# Blue cat advice



## bman (Apr 20, 2009)

Hey guys. I’m going to take my son and his buddy out to Hoover and try to catch some blues. I’ve caught them on accident using blade baits and spoons while bass fishing but never actually targeted them. I’m wondering if any of you blue cat experts can lend me some advice. Specifically:

Anyone had luck targeting them using hard baits like spoons and blade baits?

My planned approach to locating blues on Hoover will be find large Shad schools in deep drain basins near or on the main lake. I will be fishing in August or September. Does that sound like a good general approach?

Do I want to fish near the bottom or suspended? The plan is to slowly drag our rigs in/around Shad schools using my trolling motor on a slow speed. 


What’s a good blue cat rig? Circle hook and a weight?

If I can’t use a cast net and get fresh Shad, do live bluegills work? Does freshly cut bait or frozen Shad work? Any other live/dead bait I should consider?

I’d like to avoid having to get live Shad with a cast net if possible. I won’t have use of my big motor at Hoover so I think we’d spend too much time using my trolling motor to locate and catch Shad. Plus I’ve never even used a cast net before. 

Any advice or answers you guys can offer me would be greatly appreciated.
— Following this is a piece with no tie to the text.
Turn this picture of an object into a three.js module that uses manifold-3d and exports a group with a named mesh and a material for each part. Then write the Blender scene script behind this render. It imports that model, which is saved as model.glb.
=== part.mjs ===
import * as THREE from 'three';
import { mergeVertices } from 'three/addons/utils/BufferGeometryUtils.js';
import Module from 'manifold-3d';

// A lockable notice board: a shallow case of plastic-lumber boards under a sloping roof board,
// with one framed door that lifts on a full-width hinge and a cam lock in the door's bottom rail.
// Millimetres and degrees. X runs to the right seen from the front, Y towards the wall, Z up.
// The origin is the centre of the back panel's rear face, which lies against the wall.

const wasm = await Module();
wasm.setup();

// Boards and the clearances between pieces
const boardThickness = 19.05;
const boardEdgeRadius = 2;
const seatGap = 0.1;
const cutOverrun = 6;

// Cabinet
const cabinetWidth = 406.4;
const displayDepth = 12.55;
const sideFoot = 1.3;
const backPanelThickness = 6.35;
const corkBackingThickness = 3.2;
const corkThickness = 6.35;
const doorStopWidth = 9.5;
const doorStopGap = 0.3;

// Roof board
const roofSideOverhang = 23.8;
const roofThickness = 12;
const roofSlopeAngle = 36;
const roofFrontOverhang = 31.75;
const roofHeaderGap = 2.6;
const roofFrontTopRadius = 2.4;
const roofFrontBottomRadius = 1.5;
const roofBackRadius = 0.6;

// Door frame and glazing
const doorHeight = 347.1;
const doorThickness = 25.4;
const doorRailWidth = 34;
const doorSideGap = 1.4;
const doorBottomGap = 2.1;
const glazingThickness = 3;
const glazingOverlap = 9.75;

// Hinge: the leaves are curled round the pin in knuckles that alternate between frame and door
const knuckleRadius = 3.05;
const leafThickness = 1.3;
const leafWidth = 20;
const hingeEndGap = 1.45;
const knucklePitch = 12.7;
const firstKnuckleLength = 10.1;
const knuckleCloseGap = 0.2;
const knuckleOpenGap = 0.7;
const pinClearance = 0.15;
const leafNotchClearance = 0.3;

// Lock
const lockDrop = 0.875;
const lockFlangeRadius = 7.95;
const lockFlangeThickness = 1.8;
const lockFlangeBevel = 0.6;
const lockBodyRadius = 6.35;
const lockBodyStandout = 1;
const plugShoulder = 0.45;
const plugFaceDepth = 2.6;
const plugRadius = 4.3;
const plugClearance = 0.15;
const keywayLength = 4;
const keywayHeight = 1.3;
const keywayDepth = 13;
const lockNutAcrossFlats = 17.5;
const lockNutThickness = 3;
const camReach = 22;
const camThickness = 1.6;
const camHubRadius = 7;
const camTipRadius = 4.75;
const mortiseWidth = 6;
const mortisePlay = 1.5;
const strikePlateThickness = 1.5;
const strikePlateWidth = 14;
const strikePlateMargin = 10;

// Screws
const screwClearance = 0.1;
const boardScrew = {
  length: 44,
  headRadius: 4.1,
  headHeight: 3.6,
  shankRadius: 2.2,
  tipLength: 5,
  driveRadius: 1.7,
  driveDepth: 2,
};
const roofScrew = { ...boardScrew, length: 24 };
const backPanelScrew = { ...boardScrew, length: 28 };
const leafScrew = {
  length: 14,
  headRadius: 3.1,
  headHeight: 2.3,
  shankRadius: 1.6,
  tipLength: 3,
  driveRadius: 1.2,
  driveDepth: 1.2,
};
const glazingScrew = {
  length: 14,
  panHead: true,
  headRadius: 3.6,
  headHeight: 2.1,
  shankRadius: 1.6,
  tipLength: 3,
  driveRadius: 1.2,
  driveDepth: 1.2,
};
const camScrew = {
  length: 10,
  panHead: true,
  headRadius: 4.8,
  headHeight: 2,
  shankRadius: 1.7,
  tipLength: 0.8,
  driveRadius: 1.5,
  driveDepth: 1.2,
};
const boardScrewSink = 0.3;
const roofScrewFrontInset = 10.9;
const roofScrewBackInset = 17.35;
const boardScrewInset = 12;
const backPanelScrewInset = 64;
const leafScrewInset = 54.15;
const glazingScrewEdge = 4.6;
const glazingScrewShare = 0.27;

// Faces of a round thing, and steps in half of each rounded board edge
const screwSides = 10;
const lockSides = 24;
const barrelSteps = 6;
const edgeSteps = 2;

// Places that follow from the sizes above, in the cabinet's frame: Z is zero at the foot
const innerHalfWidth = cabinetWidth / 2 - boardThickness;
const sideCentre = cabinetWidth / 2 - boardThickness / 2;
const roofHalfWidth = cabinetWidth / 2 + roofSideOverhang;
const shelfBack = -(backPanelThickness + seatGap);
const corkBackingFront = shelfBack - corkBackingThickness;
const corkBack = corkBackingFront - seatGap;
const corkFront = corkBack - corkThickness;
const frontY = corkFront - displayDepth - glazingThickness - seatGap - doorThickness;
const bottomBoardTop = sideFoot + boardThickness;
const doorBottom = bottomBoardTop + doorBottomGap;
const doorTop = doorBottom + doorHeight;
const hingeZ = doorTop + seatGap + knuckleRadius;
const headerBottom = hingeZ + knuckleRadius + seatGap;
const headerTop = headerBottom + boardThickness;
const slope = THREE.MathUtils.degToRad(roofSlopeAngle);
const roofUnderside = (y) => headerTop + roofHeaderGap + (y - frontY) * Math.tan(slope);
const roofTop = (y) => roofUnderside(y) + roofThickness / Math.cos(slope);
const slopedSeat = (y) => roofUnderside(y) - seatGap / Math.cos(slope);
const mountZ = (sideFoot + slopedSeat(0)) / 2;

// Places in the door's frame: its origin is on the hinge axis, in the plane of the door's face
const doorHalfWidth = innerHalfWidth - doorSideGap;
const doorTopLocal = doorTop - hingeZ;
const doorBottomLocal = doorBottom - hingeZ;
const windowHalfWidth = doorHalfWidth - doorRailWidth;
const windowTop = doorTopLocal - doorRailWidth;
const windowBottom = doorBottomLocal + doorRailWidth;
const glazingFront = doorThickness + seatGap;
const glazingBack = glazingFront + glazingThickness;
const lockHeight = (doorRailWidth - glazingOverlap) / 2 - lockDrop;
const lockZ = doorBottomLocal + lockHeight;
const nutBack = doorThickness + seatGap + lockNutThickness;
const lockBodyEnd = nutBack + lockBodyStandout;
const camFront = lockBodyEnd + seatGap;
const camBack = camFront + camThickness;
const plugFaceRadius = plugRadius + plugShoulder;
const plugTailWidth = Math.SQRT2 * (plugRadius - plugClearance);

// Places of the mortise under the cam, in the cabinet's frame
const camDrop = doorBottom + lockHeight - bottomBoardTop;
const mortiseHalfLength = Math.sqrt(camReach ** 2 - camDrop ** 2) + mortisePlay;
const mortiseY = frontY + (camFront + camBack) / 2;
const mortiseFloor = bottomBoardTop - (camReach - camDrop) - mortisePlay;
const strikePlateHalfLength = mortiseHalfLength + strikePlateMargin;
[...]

Thank you. 


Sent from my iPhone using Tapatalk


----------



## polebender (Oct 29, 2011)

The Twin Bridges coves seem to have a really good population of blues. Always lots of schools of shad in there. Lots of shore fisherman, so they’re feeding them pretty good. There’s a boat ramp right there so you won’t have to travel far on your trolling motor. We’ve caught them trolling small cranks and on minnow rigs fishing for crappies. I imagine any typical catfish bait would catch them.


----------



## Fisherman 3234 (Sep 8, 2008)

Fresh cut Shad and Bluegill, fish the ledges just above the thermocline, I would target the upper and middle pools.


----------



## bman (Apr 20, 2009)

Thanks guys. I forgot all about this post until today! Still haven’t gone to Hoover for cats but will in the coming weeks. I appreciate the advice. 


Sent from my iPhone using Tapatalk


----------